David Cronenberg – Horror pulsional

Quando pensamos nos grandes cineastas do gênero fantástico e, particularmente, do âmbito do horror, é impossível não lembrar do canadense David Cronenberg e suas obras estranhas e transgressoras.

Cronenberg é visto como um dos grandes diretores da atualidade, um mestre do cinema de horror, e, ainda, considerado “o pai” do subgênero intitulado “horror corporal” ou body horror, que trabalha, geralmente de forma bastante explícita, os limites e possibilidades de transformações perturbadoras no corpo humano.

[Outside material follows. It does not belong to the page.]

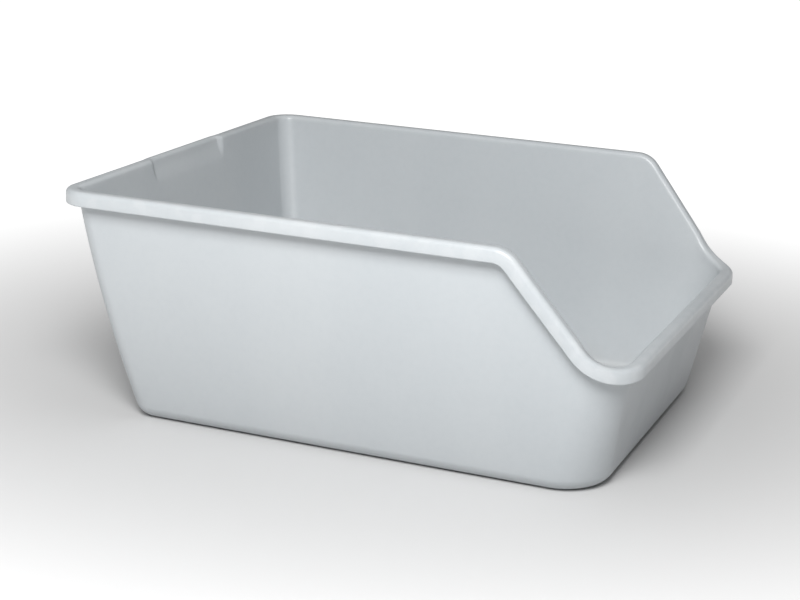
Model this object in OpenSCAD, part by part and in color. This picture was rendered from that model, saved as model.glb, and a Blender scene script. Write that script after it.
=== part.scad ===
// Open cat litter tray, moulded in one piece: a drafted tub with a high back and sides,
// a sloped cut down to a low entrance, and a rolled rim with a hanging flange all round.
// Millimetres. +X is the entrance end, +Z is up, and the floor's middle stands on the origin.

/* [Overall] */
// Length over the rim
tray_l = 540; // [440:2:660]
// Width over the rim
tray_w = 446; // [360:2:560]
// Height of the rim round the back and sides
tray_h = 226; // [180:1:290]
// Height of the rim at the entrance
entry_h = 127; // [80:1:150]

/* [Walls] */
// Thickness of the walls, floor and rim
wall_t = 2.5; // [1.8:0.1:3.5]
// Lean of the side walls
side_lean = 10.5; // [2:0.5:12]
// Lean of the back wall
back_lean = 10; // [2:0.5:12]
// Lean of the front wall
front_lean = 10.5; // [2:0.5:12]
// Outward bow of the back and side walls at half height
wall_bow = 3.5; // [0:0.5:4]

/* [Corners] */
// Radius of the back corners at the floor
back_floor_r = 18; // [10:1:60]
// Radius of the back corners under the rim
back_corner_r = 18; // [8:1:60]
// Radius of the front corners at the floor
front_floor_r = 46; // [20:1:60]
// Radius of the front corners under the rim
front_corner_r = 39; // [20:1:60]
// Fillet radius between the walls and the floor, outside
floor_fillet_r = 14; // [6:1:24]

/* [Rim] */
// How far the rim stands out from the wall
rim_out = 10.75; // [9:0.25:18]
// Depth of the rim's flange from its top to its lower edge
flange_h = 13.5; // [9:0.5:20]
// Radius of the rim's rounded edges
rim_edge_r = 4.5; // [4:0.1:5]

/* [Entrance] */
// Angle of the sloped stretch of the rim
slope_angle = 51; // [35:0.1:60]
// Radius of the knee where the slope begins
knee_r = 27; // [25:1:80]
// Radius of the hollow curve at the foot of the slope
toe_r = 50; // [10:1:60]
// How far behind the rim's front edge the slope would reach the entrance height
toe_in = 26; // [0:0.5:30]

/* [Back recess] */
// Width of the shallow recess in the middle of the back wall
recess_w = 136; // [60:2:200]
// Level width left on top of the rim over the recess
recess_top = 1.25; // [0.25:0.25:2]
// Height over which the recess fades out
recess_h = 20; // [12:1:40]
// How far the rim swells outwards over the recess
recess_swell = 1; // [0:0.1:2]

/* [Base] */
// Width of the band that the tray stands on
foot_w = 14; // [8:1:30]
// Rise of the floor panel inside that band
panel_rise = 1.5; // [0.5:0.1:3]

/* [Hidden] */
plastic = [0.80, 0.82, 0.83];
// Steps along each stretch of half the outline
recess_steps = 4;
corner_steps = 6;
knee_steps = 6;
entry_corner_steps = 9;
// Steps round the rim's edges and the floor fillet
edge_steps = 3;
fillet_steps = 4;
// Width over which each end of the recess steps back, and of the step in the floor round the panel
recess_blend = 9;
panel_step = 3;
// Rounds of the search for the height where the slope cuts a leaning wall
height_rounds = 8;

// Lean of the wall where it turns into the rim, and the rim's top above that line
turn_lean = side_lean;
bend_r = rim_edge_r - wall_t;
rim_rise = rim_edge_r - bend_r * sin(turn_lean);
hem_h = tray_h - rim_rise;
entry_hem_h = entry_h - rim_rise;
front_x = tray_l / 2;
back_x = -tray_l / 2 + recess_swell;
// Depth of the recess at the rim, which leaves room for the rim's two rounded edges
recess_d = rim_out + recess_swell - rim_edge_r - bend_r - recess_top;
// Where the slope would meet the two level stretches, and the arcs that join them
toe_x = front_x - toe_in - rim_rise * tan(slope_angle / 2);
knee_x = toe_x - (tray_h - entry_h) / tan(slope_angle);
hem_knee_r = knee_r - rim_rise;
hem_toe_r = toe_r + rim_rise;
knee_run = hem_knee_r * tan(slope_angle / 2);
toe_run = hem_toe_r * tan(slope_angle / 2);
knee_start_x = knee_x - knee_run;
knee_end_x = knee_x + knee_run * cos(slope_angle);
toe_start_x = toe_x - toe_run * cos(slope_angle);
toe_end_x = toe_x + toe_run;

function lerp(a, b, t) = a + (b - a) * t;
function ease(t) = let(c = min(max(t, 0), 1)) c * c * (3 - 2 * c);
function bow(z) = 4 * wall_bow * z / hem_h * (1 - z / hem_h);

// The outer wall's plan at height z, drawn in by inset:
// [back x, front x, half width, back radius, front radius]
function plan(z, inset) = [
    back_x + rim_out + (hem_h - z) * tan(back_lean) - bow(z) + inset,
    front_x - rim_out - max(entry_hem_h - z, 0) * tan(front_lean) - inset,
    tray_w / 2 - rim_out - (hem_h - z) * tan(side_lean) + bow(z) - inset,
    max(lerp(back_floor_r, back_corner_r, z / hem_h) - inset, 1),
    max(lerp(front_floor_r, front_corner_r, min(z / entry_hem_h, 1)) - inset, 1)
];

// A station is [stretch, t], with t from 0 to 1 along stretch 0 back, 1 back corner, 2 side,
// 3 front corner or 4 front. This gives its [x, y, heading in degrees] on one half of a plan.
function on_plan(p, s) =
    s[0] == 0 ? [p[0], -s[1] * (p[2] - p[3]), 270]
    : s[0] == 1 ? let(a = 180 + 90 * s[1])
        [p[0] + p[3] + p[3] * cos(a), -(p[2] - p[3]) + p[3] * sin(a), a + 90]
    : s[0] == 2 ? [lerp(p[0] + p[3], p[1] - p[4], s[1]), -p[2], 360]
    : s[0] == 3 ? let(a = 270 + 90 * s[1])
        [p[1] - p[4] + p[4] * cos(a), -(p[2] - p[4]) + p[4] * sin(a), a + 90]
    : [p[1], -(p[2] - p[4]) * (1 - s[1]), 450];

// Height and slope (in degrees, falling towards the front) of the hem, the line where the wall
// turns into the rim, below the rim's outer edge at x
function hem_fall(x) =
    x <= knee_start_x || x >= toe_end_x ? 0
    : x <= knee_end_x ? asin((x - knee_start_x) / hem_knee_r)
    : x <= toe_start_x ? slope_angle
    : asin((toe_end_x - x) / hem_toe_r);
function hem_z(x) =
    x <= knee_end_x ? hem_h - hem_knee_r * (1 - cos(hem_fall(x)))
    : x <= toe_start_x ? hem_h - (x - knee_x) * tan(slope_angle)
    : entry_hem_h + hem_toe_r * (1 - cos(hem_fall(x)));
function edge_x(q) = q[0] + rim_out * sin(q[2]);
function hem_at(s, z = hem_h, n = height_rounds) =
    n == 0 ? z : hem_at(s, hem_z(edge_x(on_plan(plan(z, 0), s))), n - 1);

// Stations along half the outline, from the middle of the back to the middle of the front
top_plan = plan(hem_h, 0);
back_run = top_plan[2] - top_plan[3];
side_from = top_plan[0] + top_plan[3];
side_run = top_plan[1] - top_plan[4] - side_from;
function along_back(y) = [0, y / back_run];
function along_side(x) = [2, (x - side_from) / side_run];
recess_from = (recess_w - recess_blend) / 2;
stations = concat(
    [for (i = [0:1]) along_back(recess_from * i / 2)],
    [for (i = [0:recess_steps]) along_back(recess_from + recess_blend * i / recess_steps)],
    [for (i = [1:2]) [0, lerp(along_back(recess_from + recess_blend)[1], 1, i / 3)]],
    [for (i = [0:corner_steps]) [1, i / corner_steps]],
    [for (i = [1:4]) along_side(lerp(side_from, knee_start_x, i / 5))],
    [for (i = [0:knee_steps]) along_side(knee_start_x + hem_knee_r * sin(slope_angle * i / knee_steps))],
    [for (i = [1:2]) [2, lerp(along_side(knee_end_x)[1], 1, i / 3)]],
    [for (i = [0:entry_corner_steps]) [3, i / entry_corner_steps]],
    [for (i = [1:3]) [4, i / 3]]
);
last = len(stations) - 1;

// How far the back wall steps out at a station, at depth d below the hem
function recess_at(s, d) =
    s[0] > 0 ? 0
    : recess_d * ease((recess_from + recess_blend - s[1] * back_run) / recess_blend)
        * ease((recess_h - d) / recess_h);

// A point of the wall at height z, inset from the outer face, for a station with its hem at h
function wall_point(s, z, inset, h) =
    let(q = on_plan(plan(z, inset), s))
    [q[0] - recess_at(s, h - z), q[1], z];

// The rim's section: [out from the wall's face, down from the hem], from the inner face round
// the top and the flange and back to the outer face
function arc(c, r, a0, a1, n) = [for (i = [0:n]) let(a = lerp(a0, a1, i / n)) c + r * [cos(a), sin(a)]];
function rim_section(out) =
    let(
        bend = bend_r * [cos(turn_lean), sin(turn_lean)],
        top = bend[1] - rim_edge_r,
        edge = [out - rim_edge_r, top + rim_edge_r],
        lip = [out - wall_t / 2, top + flange_h - wall_t / 2]
    )
    concat(
        arc(bend, rim_edge_r, 180 + turn_lean, 270, edge_steps),
        arc(edge, rim_edge_r, 270, 360, edge_steps),
        arc(lip, wall_t / 2, 0, 180, edge_steps),
        arc(edge, bend_r, 360, 270, edge_steps),
        arc(bend, bend_r, 270, 180 + turn_lean, edge_steps)
    );

// Rows of the floor and its fillet, as [height, inset], from the middle outwards
foot_inset = floor_fillet_r + foot_w;
panel_inset = foot_inset + panel_step;
function fillet_rows(r, z, inset) = [
    for (i = [0:fillet_steps])
        let(a = 90 * i / fillet_steps)
        [z + r * (1 - cos(a)), inset + r * (1 - sin(a))]
];
inner_floor = concat(
    [[wall_t + panel_rise, panel_inset], [wall_t, foot_inset]],
    fillet_rows(floor_fillet_r - wall_t, wall_t, wall_t)
);
outer_floor = concat([[0, foot_inset]], fillet_rows(floor_fillet_r, 0, 0));
// Rows of the wall: shares of its height up to the recess, then depths below the hem
wall_shares = [0.25, 0.5, 0.75, 1];
recess_depths = [for (i = [3:-1:1]) recess_h * i / 4];

function wall_rows(s, inset, h) = concat(
    [for (k = wall_shares) wall_point(s, lerp(floor_fillet_r, h - recess_h, k), inset, h)],
    [for (d = recess_depths) wall_point(s, h - d, inset, h)]
);
function flip(v) = [for (i = [len(v) - 1:-1:0]) v[i]];

// The whole section at a station, from the inner floor panel over the rim to the underside
function section(s) =
    let(
        h = hem_at(s),
        q = on_plan(plan(h, 0), s),
        step = recess_at(s, 0),
        out = rim_out - step * (1 - recess_swell / recess_d),
        stretch = s[0] == 3 ? 1 + rim_out / plan(h, 0)[4] : 1,
        fall = atan(tan(hem_fall(edge_x(q))) * cos(q[2]) * stretch),
        ahead = [cos(q[2]), sin(q[2]), 0],
        away = [sin(q[2]), -cos(q[2]), 0],
        down = -sin(fall) * ahead - [0, 0, cos(fall)],
        hem = [q[0] - step, q[1], h]
    )
    concat(
        [for (f = inner_floor) wall_point(s, f[0], f[1], h)],
        wall_rows(s, wall_t, h),
        [for (r = rim_section(out)) hem + r[0] * away + r[1] * down],
        flip(wall_rows(s, 0, h)),
        flip([for (f = outer_floor) wall_point(s, f[0], f[1], h)])
    );

half = [for (s = stations) section(s)];
ring = concat(half, [for (i = [last - 1:-1:1]) [for (p = half[i]) [p[0], -p[1], p[2]]]]);

// The moulding before its underside is hollowed: the floor, the walls and the rim in one skin
module tub() {
    n = len(ring);
    m = len(ring[0]);
    walls = [
        for (i = [0:n - 1], j = [0:m - 2])
            let(a = i * m + j, b = (i + 1) % n * m + j)
            each [[a, b + 1, a + 1], [a, b, b + 1]]
    ];
    floor_mid = [0, 0, wall_t + panel_rise];
    base_mid = [0, 0, 0];
    floor_top = [for (i = [0:n - 1]) [n * m, (i + 1) % n * m, i * m]];
    underside = [for (i = [0:n - 1]) [n * m + 1, (i + 1) * m - 1, ((i + 1) % n + 1) * m - 1]];
    polyhedron(
        concat([for (v = ring) each v], [floor_mid, base_mid]),
        concat(walls, floor_top, underside),
        convexity = 6
    );
}

// The hollow under the floor panel, inside the band that the tray stands on
module panel_hollow() {
    side = [for (s = stations) let(q = on_plan(plan(0, panel_inset), s)) [q[0], q[1]]];
    outline = concat(side, [for (i = [last - 1:-1:1]) [side[i][0], -side[i][1]]]);
    translate([0, 0, -panel_rise])
        linear_extrude(2 * panel_rise)
            polygon(outline);
}

module tray() {
    color(plastic)
        difference() {
            tub();
            panel_hollow();
        }
}

tray();
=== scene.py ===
"""Studio scene of an open cat litter tray: one deep moulding with a rolled rim and a low entrance.

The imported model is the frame. The tray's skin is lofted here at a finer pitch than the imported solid,
to the same sizes, and dressed as moulded polypropylene. Metres and radians, +X towards the entrance,
+Z up, with the floor's middle on the origin.
"""

import logging
from dataclasses import dataclass, field
from enum import Enum
from math import asin, atan, cos, pi, radians, sin, tan
from typing import Any, NamedTuple, Optional, Union

import bpy
from mathutils import Matrix, Vector


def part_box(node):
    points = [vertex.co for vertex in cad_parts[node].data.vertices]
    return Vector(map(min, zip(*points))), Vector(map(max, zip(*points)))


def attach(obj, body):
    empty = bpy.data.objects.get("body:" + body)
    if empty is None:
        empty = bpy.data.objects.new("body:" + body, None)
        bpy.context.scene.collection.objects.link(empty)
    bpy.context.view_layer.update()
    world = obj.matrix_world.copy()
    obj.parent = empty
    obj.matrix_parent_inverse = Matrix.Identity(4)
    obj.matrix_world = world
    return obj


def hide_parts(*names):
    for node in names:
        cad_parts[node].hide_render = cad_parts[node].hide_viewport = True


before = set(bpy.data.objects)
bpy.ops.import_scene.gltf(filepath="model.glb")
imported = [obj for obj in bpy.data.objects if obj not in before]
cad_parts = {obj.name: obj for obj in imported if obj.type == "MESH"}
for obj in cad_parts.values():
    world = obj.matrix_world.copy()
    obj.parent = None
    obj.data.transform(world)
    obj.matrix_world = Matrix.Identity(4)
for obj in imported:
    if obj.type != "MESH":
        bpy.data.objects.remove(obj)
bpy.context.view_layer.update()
LOG = logging.getLogger("litter_tray")

Number = Union[int, float]
Triple = tuple[float, float, float]
Channels = tuple[float, float, float, float]
QUARTER = pi / 2


# ---------------------------------------------------------------- small sums


def lerp(start: float, end: float, share: float) -> float:
    """The value a share of the way from start to end."""
    return start + (end - start) * share


def ease(share: float) -> float:
    """A smooth step from 0 to 1, flat at both ends."""
    held = min(max(share, 0.0), 1.0)
    return held * held * (3.0 - 2.0 * held)


def shares(steps: int) -> list[float]:
    """Evenly spaced shares from 0 to 1, both ends included."""
    return [i / steps for i in range(steps + 1)]


def opaque(colour: Triple) -> Channels:
    """The colour with full opacity."""
    return (*colour, 1.0)


# ---------------------------------------------------------------- shader sheets


class Mask(Enum):
    """The masks that the skin carries for its finish."""

    RIM_EDGE = "rim_edge"
    FOOT_OF_WALL = "foot_of_wall"
    FLOOR = "floor"


class Relief(NamedTuple):
    """How deep a texture is in metres, and the share of it that shows."""

    depth: float
    strength: float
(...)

O body horror teve forte impacto no cinema de terror dos anos 80 (um período bastante criativo!), e se mantém influente até hoje. Em Cronenberg, essa característica é marcante desde seus filmes iniciais – como em Shivers (1975) e Rabid (1977) –, consolidando-se nos clássicos cult dos anos 80 – como em Scanners (1981), Videodrome (1983), A Mosca (1986) e Gêmeos – Mórbida Semelhança (1988) –, e tem, inclusive, uma retomada de peso em seu recente Crimes do futuro (2022).

No entanto, algo que distingue Cronenberg é o uso do body horror não apenas para causar fortes reações de repugnância e angústia no espectador, mas, acima de tudo, para incitar reflexões sobre temas de cunho psicológico e social (tal como, à sua própria maneira, George A. Romero fez no subgênero de “mortos-vivos”). E isso é feito com muita mestria, sempre trazendo provocações em relação à sexualidade, à violência e aos impactos do avanço da tecnologia sobre a vida humana.

Esse estranho entrelaçamento entre corpo, sexualidade e violência presente em sua obra evoca os dilemas subjetivos a partir daquilo que, no âmbito da psicanálise, chamamos de pulsão – um de seus conceitos fundamentais. Para Freud, a pulsão é uma energia fundamental que anima todo sujeito humano, no limite entre o somático e o psíquico, promovendo uma tensão que exige alguma forma de descarga ou, em outras palavras, satisfação. Ela realiza, assim, uma pressão constante, que nunca cede ou desiste.

Freud sempre destacou o caráter traumático, perigoso e angustiante que as pulsões assumem para o sujeito, pois o ‘eu’ não faz mais do que se defender dessa energia de diferentes formas (os diferentes “destinos” da pulsão). Aliás, dizia Freud, inclusive, que o diabo nada mais é do que a personificação da vida pulsional inconsciente reprimida.

Não por acaso, o body horror geralmente envolve alterações corporais que surgem associadas a um processo interno, irreversível e incontrolável. Em Cronenberg, muitos filmes parecem ilustrar esse campo da energia pulsional que se impõe de forma violenta e avassaladora, que “não pede licença”, transformando sem volta o corpo e o psiquismo.

Mas é, principalmente, na descrição da sexualidade que se delineia a ideia de pulsão. Algo genial em Freud, a partir deste conceito, foi romper (em 1905!!) com a noção de instinto aplicada ao âmbito humano: ao contrário dos animais, a sexualidade humana não é fixada biologicamente e ligada, de forma necessária, à reprodução. O homem não nasce com quaisquer objetos predefinidos para a sua satisfação. Muito pelo contrário: os objetos são sempre variáveis, contingentes e definidos nas vicissitudes da vida de cada sujeito. Como disse Lacan, o objeto da pulsão é “totalmente indiferente”, visto que o homem é um ser imerso na linguagem.

E é, justamente, essa noção de uma sexualidade “perversa e polimorfa” no sentido de perverter os objetos de desejo e as formas de satisfação ditas “normais” – que também transparece nos filmes de Cronenberg, como em Videodrome (1983), Naked Lunch (1991), M. Butterfly (1993), Crash (1996) e Crimes of Future (2022). E, aliás, inclusive no filme que demonstrou o interesse do próprio cineasta nas vidas e obras de Freud e Jung Um método perigoso (2011).

Não há apaziguamento possível para o suposto “mal” que nos assola: as pulsões de vida (sexuais) e de morte (destruição). Cada qual precisa lidar singularmente com “isso” (segunda tópica freudiana) que pressiona e assombra.

É essa uma das lições que aprendemos não somente com a psicanálise de Freud e Lacan, mas também com o cinema de Cronenberg.